Integration not successful in Python QuTiP

∥☆過路亽.° 提交于 2019-12-07 07:56:31
J Richard Snape

From a programming point of view, the problem appears to be your value of gamma and therefore the size of your collapse operators. Print out gamma - it is of the order 10**25 - this seems to be what is preventing the solver from converging.

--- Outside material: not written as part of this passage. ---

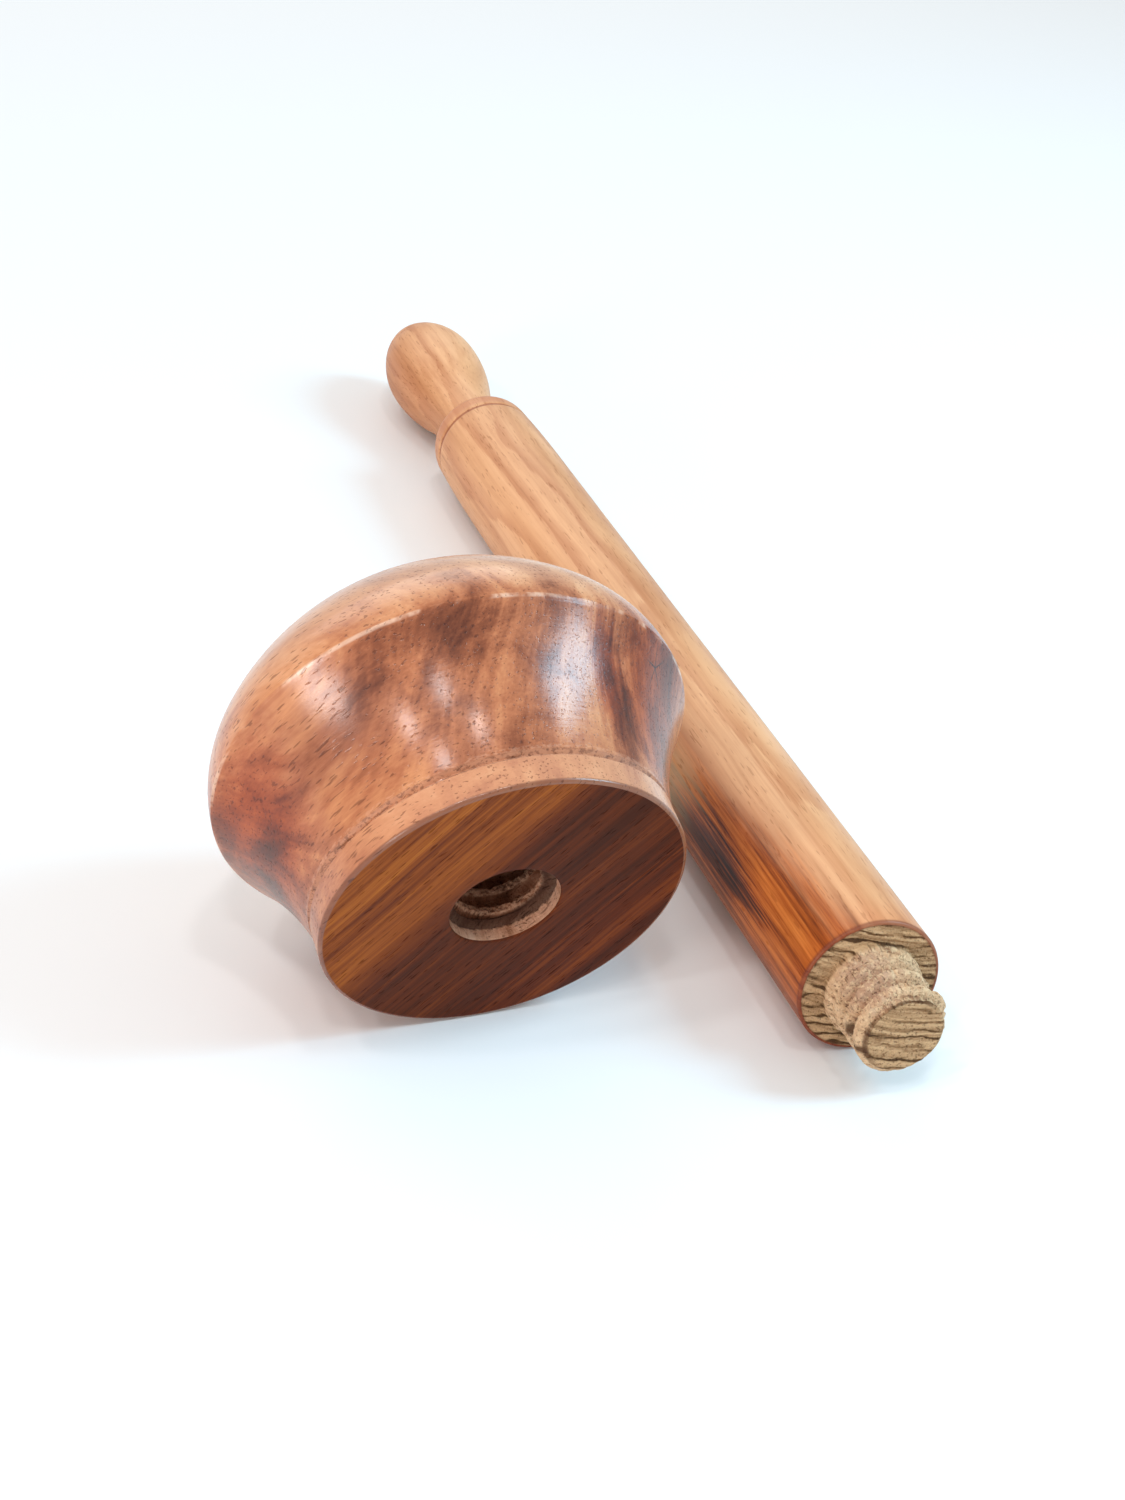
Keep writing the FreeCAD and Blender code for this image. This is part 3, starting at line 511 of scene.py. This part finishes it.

Just for testing (I'm an engineer, not a quantum physicist...), I put in a smaller value of gamma (e.g. 0.1), the solver seems to work and gives apparently reasonable output in results.states

I don't quite understand your gamma - it seems to have units of cm-1s-2 as you have set it up. I wonder if you only want to divide by hbar once, maybe. As I say, I'm not a quantum physicist, so I'm only guessing here based on what makes the programming hang together combined with a bit of dimensional analysis.

EDIT

OP indicates in comments that the wrong order of magnitude / units for gamma does seem to be the programming issue (i.e. preventing numerical calculus from converging), but isn't totally clear on how to calculate gamma. At this stage, it may be worth posting a question at either http://physics.stackexchange.com or http://math.stackexchange.com about that - referencing this one for context if necessary.

EDIT 2

I note you asked this related question on the physics site. This makes it clear where the expression for gamma comes from and thereby clarifies that the constant terms presented as simply 30 and 150 in this question actually have units (Energy and frequency respectively). This changes the dimensional analysis - the units of gamma are s-1 or, with appropriate conversion, cm-1.

It also shows the value you mention in comments - 300 cm-1.